### PROBLEM STATEMENT
Return, word for word, the lines from the line holding "all four edges" through the line holding "bpy.context.scene.collection.objects.link(empty)". Include both end lines and no others.

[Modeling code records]
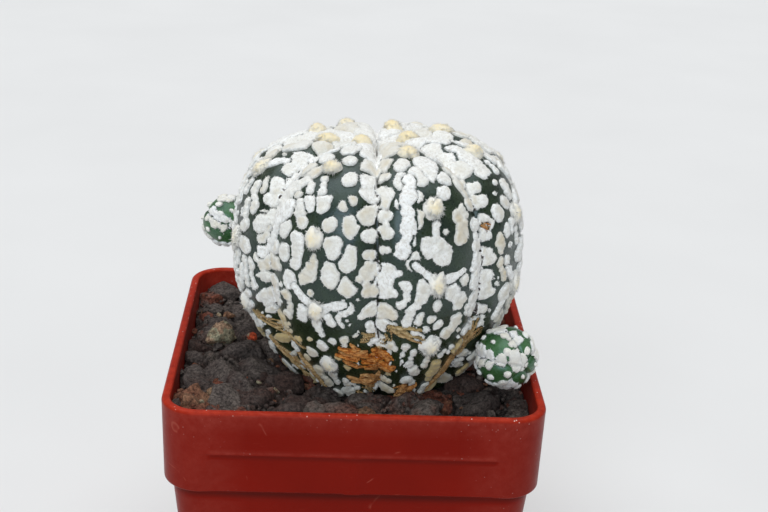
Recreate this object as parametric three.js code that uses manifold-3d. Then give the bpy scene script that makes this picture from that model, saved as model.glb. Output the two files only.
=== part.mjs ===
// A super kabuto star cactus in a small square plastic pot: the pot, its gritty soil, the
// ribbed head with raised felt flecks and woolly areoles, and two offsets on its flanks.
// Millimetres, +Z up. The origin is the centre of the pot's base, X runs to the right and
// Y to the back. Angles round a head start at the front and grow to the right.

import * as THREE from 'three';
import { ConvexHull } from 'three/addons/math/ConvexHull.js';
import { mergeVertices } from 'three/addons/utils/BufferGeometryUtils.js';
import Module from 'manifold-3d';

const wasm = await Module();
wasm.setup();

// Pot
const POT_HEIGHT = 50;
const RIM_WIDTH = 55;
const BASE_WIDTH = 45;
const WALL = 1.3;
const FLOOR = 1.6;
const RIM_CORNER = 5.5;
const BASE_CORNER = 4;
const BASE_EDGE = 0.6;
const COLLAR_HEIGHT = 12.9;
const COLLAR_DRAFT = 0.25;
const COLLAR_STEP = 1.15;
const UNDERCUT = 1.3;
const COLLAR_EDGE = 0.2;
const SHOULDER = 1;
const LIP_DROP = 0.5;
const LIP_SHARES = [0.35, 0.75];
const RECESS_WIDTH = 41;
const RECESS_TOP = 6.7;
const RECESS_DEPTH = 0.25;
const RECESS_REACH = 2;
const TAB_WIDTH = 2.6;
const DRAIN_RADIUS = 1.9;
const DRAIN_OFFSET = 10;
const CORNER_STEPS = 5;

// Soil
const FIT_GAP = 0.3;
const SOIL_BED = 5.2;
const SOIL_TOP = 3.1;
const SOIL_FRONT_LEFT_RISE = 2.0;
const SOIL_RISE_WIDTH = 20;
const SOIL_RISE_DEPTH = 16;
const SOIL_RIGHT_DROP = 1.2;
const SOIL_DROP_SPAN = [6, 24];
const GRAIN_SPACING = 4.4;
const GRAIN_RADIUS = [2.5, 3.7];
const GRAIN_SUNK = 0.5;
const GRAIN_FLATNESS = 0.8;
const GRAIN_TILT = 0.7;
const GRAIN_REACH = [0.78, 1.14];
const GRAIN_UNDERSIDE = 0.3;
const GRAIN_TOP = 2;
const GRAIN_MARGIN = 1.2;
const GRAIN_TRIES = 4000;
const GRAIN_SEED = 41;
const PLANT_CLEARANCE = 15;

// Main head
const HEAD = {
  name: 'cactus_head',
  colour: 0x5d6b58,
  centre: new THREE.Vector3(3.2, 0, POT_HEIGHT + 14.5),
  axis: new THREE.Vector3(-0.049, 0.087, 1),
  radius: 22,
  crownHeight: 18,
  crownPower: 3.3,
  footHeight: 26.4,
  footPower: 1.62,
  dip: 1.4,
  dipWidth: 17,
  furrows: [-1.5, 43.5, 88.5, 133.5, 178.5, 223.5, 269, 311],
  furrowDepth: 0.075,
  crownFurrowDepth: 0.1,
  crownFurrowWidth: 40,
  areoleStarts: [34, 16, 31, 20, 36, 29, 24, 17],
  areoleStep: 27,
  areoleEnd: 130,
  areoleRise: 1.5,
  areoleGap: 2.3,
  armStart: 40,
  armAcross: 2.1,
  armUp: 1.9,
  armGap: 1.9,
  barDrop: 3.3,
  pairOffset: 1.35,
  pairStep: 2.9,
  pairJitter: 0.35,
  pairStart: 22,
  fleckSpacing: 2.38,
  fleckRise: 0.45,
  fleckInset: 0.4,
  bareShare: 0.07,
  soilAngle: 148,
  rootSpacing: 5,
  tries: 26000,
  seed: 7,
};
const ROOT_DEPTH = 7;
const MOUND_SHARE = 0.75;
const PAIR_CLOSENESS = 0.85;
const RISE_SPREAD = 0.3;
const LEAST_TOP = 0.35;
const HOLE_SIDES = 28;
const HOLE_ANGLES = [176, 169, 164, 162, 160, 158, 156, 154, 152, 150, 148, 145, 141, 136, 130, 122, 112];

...

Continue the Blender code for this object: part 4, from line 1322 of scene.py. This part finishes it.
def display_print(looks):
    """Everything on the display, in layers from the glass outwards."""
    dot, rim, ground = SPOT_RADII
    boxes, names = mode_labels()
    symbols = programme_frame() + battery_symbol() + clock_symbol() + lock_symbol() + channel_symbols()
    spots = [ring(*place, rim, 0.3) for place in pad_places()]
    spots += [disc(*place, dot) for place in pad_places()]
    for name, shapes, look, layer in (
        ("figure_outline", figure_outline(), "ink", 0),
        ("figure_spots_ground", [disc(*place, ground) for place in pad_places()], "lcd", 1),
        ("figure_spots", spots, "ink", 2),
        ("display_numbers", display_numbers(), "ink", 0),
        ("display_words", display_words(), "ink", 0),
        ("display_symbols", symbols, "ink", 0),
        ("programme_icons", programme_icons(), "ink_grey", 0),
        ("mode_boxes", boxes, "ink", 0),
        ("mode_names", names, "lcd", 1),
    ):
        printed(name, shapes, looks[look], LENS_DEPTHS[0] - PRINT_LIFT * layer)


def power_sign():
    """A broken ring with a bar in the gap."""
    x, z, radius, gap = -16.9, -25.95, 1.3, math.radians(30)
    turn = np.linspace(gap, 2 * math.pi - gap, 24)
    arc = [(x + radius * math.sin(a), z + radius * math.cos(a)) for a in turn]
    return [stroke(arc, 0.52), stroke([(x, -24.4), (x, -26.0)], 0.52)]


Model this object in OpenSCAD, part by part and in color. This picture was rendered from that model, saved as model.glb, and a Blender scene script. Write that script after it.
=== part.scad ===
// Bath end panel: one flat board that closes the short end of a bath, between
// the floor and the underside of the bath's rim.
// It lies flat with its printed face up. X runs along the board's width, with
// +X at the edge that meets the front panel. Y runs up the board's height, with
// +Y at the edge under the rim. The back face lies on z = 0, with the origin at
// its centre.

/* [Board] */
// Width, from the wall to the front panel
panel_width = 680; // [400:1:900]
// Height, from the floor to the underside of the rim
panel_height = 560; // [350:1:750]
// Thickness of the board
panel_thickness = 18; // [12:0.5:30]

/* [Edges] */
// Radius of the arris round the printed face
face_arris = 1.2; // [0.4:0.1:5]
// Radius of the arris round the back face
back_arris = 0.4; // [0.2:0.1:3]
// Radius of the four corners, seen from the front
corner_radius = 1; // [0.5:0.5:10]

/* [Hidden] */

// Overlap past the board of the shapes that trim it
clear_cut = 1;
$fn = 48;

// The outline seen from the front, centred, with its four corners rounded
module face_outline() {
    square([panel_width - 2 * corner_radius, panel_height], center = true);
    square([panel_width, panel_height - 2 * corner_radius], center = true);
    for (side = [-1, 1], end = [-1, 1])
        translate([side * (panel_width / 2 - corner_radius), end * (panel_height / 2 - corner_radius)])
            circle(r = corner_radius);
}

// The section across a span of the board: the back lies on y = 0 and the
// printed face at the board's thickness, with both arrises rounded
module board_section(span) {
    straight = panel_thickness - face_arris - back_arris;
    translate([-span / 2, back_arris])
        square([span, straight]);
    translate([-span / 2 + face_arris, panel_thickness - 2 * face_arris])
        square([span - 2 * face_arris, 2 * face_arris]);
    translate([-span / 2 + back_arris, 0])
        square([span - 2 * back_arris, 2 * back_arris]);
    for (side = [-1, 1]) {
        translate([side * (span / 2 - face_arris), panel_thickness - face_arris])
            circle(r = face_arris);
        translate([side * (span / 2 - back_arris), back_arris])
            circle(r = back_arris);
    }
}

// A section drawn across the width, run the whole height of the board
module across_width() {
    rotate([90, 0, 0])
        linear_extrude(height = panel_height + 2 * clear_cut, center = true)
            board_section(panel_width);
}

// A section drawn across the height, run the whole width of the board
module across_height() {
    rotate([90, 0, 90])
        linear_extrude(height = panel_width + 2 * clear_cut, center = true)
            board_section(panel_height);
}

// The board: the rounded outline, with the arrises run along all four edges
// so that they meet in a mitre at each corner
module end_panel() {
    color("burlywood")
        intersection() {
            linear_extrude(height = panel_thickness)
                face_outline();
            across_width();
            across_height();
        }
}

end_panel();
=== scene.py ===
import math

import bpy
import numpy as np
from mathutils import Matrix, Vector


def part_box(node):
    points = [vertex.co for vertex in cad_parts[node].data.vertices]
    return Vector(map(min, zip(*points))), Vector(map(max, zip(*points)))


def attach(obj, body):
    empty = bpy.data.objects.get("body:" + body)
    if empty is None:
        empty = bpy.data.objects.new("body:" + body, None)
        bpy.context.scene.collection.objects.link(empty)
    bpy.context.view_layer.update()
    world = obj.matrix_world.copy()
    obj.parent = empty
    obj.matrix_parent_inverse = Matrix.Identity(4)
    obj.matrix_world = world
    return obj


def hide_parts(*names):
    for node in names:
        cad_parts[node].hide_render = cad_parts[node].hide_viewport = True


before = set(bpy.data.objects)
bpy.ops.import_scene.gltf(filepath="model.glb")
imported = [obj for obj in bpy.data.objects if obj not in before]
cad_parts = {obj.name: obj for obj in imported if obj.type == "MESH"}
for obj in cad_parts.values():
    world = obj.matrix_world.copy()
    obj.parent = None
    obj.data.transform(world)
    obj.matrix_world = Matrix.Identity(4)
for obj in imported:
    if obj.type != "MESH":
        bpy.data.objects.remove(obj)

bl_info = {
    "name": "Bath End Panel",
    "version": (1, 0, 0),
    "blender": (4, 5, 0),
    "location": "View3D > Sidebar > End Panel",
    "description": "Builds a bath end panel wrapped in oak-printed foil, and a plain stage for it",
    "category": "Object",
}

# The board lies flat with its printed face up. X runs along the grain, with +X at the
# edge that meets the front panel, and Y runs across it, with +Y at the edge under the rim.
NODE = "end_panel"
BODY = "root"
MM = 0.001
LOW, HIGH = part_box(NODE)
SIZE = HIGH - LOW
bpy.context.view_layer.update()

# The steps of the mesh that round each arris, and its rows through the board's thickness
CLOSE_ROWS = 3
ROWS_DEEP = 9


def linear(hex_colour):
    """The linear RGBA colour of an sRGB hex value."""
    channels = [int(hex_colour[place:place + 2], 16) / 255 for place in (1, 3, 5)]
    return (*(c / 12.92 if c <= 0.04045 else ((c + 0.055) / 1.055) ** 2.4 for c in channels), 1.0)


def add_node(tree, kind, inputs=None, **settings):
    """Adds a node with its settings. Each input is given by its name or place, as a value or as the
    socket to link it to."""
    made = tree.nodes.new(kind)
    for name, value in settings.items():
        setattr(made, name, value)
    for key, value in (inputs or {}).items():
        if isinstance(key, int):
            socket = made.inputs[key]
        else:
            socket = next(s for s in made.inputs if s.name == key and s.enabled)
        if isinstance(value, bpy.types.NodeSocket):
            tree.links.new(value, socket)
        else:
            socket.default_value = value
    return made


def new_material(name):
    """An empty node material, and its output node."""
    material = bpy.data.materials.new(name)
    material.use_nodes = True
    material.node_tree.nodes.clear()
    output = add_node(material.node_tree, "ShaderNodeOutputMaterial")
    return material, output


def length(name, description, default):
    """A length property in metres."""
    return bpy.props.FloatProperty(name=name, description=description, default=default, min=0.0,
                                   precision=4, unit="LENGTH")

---

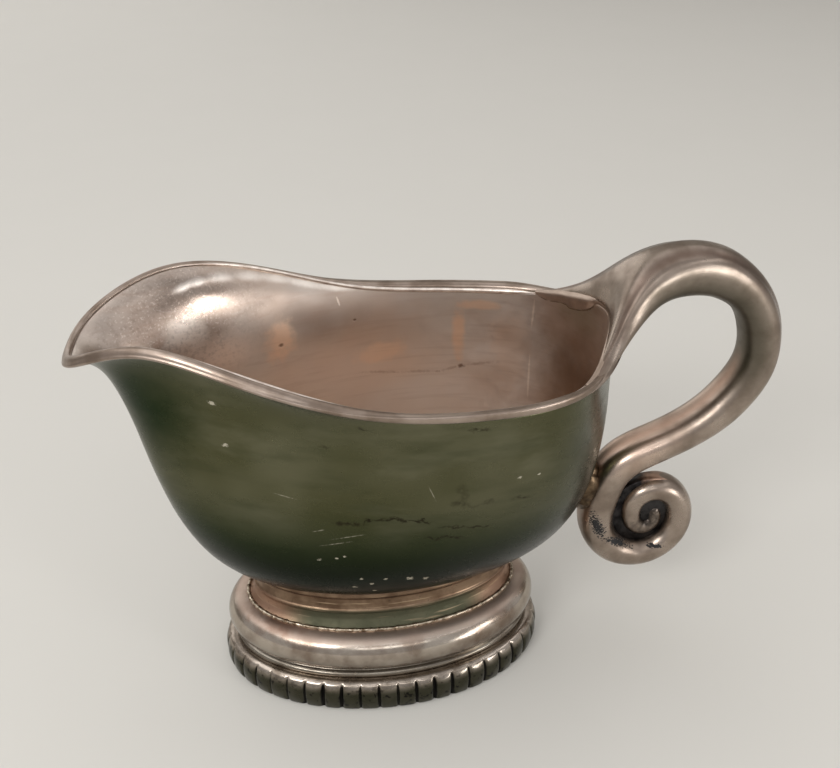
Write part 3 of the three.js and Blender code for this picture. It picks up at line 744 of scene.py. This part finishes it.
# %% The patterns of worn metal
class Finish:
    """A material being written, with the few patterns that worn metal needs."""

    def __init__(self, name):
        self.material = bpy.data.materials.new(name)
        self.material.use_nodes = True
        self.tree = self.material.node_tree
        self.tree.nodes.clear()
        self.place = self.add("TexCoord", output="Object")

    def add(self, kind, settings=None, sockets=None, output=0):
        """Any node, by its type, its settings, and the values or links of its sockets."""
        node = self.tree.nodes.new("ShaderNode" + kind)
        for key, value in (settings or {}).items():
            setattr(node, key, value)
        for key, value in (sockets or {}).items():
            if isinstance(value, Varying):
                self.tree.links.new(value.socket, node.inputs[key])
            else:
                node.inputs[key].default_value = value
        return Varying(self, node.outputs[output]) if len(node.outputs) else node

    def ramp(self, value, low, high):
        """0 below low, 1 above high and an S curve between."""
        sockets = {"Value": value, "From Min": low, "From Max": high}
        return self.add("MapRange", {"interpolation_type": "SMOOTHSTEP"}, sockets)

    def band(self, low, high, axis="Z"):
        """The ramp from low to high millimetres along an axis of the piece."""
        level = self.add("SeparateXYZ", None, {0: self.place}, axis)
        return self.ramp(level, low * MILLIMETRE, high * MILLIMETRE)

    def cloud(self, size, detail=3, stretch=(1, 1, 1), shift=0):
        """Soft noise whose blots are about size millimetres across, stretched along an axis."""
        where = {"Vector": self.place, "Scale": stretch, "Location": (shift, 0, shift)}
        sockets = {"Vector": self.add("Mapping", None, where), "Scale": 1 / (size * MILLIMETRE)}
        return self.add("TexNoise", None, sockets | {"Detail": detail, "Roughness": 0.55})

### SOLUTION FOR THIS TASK
// The board: the rounded outline, with the arrises run along all four edges
// so that they meet in a mitre at each corner
module end_panel() {
    color("burlywood")
        intersection() {
            linear_extrude(height = panel_thickness)
                face_outline();
            across_width();
            across_height();
        }
}

end_panel();
=== scene.py ===
import math

import bpy
import numpy as np
from mathutils import Matrix, Vector


def part_box(node):
    points = [vertex.co for vertex in cad_parts[node].data.vertices]
    return Vector(map(min, zip(*points))), Vector(map(max, zip(*points)))


def attach(obj, body):
    empty = bpy.data.objects.get("body:" + body)
    if empty is None:
        empty = bpy.data.objects.new("body:" + body, None)
        bpy.context.scene.collection.objects.link(empty)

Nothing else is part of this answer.